The geopolitical landscape around Venezuela has also changed. For a decade, heavy Canadian crude oil enjoyed a de facto monopoly on the U.S. Gulf Coast due to sanctions against Venezuela. That advantage evaporated within 48 hours of Washington's pivot toward rebuilding Venezuela's oil sector. Gulf Coast refineries have suddenly regained access to a cheaper, closer alternative than Western Canadian Select. Many refineries were originally designed to process Venezuelan crude oil and can transition from the Canadian WCS to the Venezuelan Merey very quickly. The chemistry is almost identical: both are heavy, acidic slow oils that require coking and hydrocracking. Shipping from Venezuela takes only four to five days – a short, cheap sea route that contrasts sharply with the thousands of miles of pipelines and rail transportation required to transport heavy Canadian crude oil to the Gulf Coast, which has been the dominant supply pattern for nearly two decades. For refineries, Venezuelan barrels are the logical economic option, but only if the supply becomes reliable.
As a result, the price gap between Canada's WCS and Texas' WTI will likely increase, the Trans Mountain pipeline will primarily serve as a survival route to Asian markets rather than a driver of new growth, and the United States will have much stronger bargaining power in future trade talks.
Colombia adds another layer. A historically stable supplier of heavy crude oil to the U.S., it is now going through an energy transition, halting new exploration contracts and importing more and more LNG from the U.S. For Washington, Colombia is no longer a growing source of oil, but a strategic LNG market and a test case for managed decarbonization.
Beyond the Americas, Guyana's rapid emergence as the Western Hemisphere's most dynamic offshore province, with approved multibillion-dollar projects and aggressive development timelines, offers a striking contrast to Venezuela's high-risk, long-cycle barrels. At the same time, the Eastern Mediterranean continues to evolve as a strategic gas corridor, with 2026 budgets in Cyprus, Israel, and Egypt allocating significant funds for evaluation drilling, subsea infrastructure, and LNG-related expansions. These regions demonstrate how investment is increasingly flowing towards basins with clearer fiscal regimes, lower above-ground risk and faster monetisation pathways.
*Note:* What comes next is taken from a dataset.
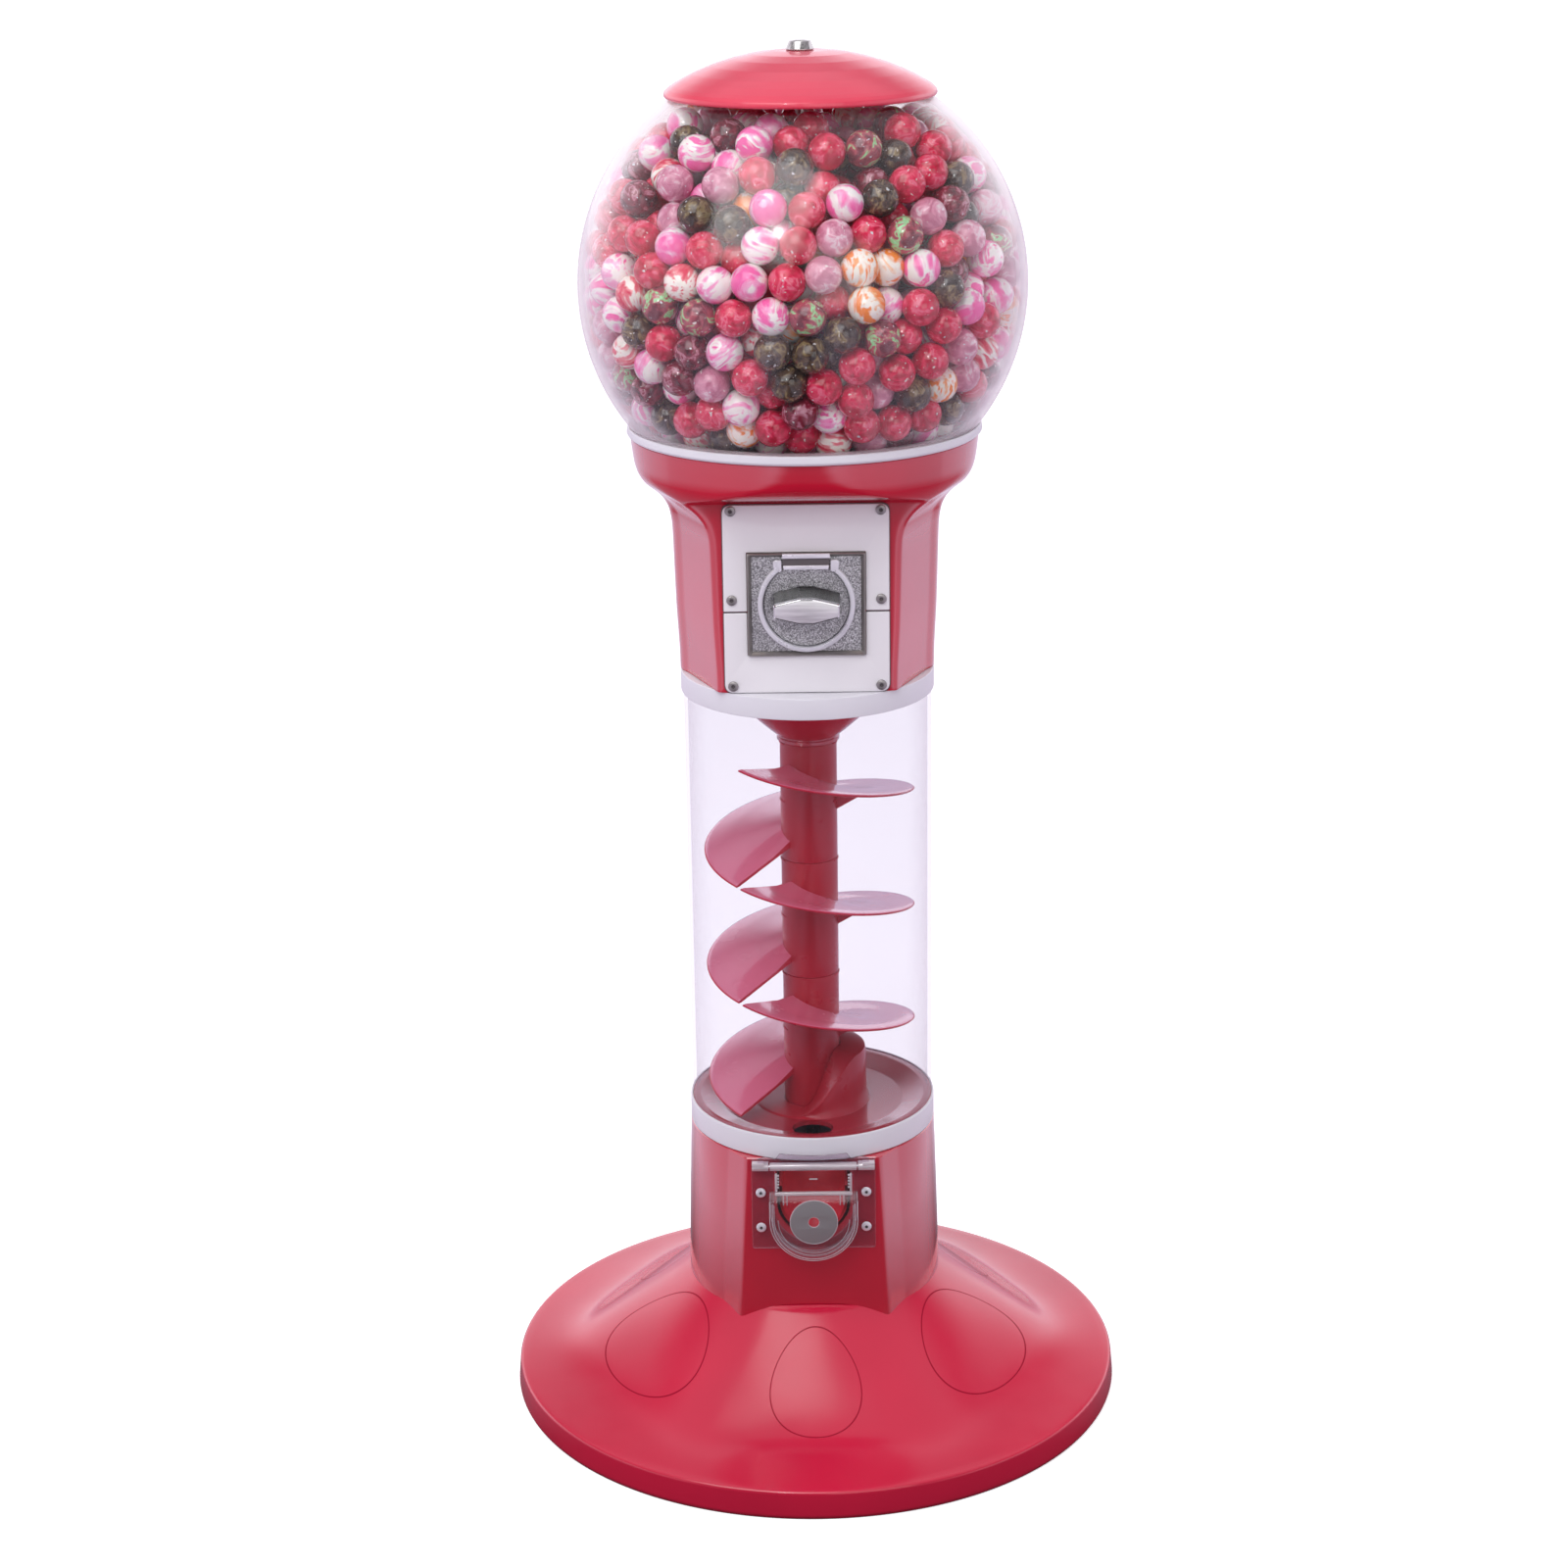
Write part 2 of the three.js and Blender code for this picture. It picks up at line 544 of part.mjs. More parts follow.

The Future of Venezuelan Oil
Venezuela has a relatively small volume that could qualify as a true 1P reserve based on strict PRMS or SEC criteria. Beyond that, there is a larger but still uncertain portion that could be considered 2P, provided that the country achieves fiscal stability, a substantial lifting of sanctions, and the return of service capacity. The overwhelming balance consists of contingent resources whose development depends on massive capital investment, the reconstruction of industrial and institutional systems and a long-term process of political normalization.
Technically demanding, economically expensive, and geopolitically constrained, Venezuelan barrels cannot replace the low-cost production of the Middle East. These are long-cycle, high-risk assets whose future depends on governance and international alignment as well as on geology. The country once fueled the Allied war effort and shaped the global governance of oil. Today, it must rebuild the industrial, fiscal and geopolitical foundations that turn resources into production.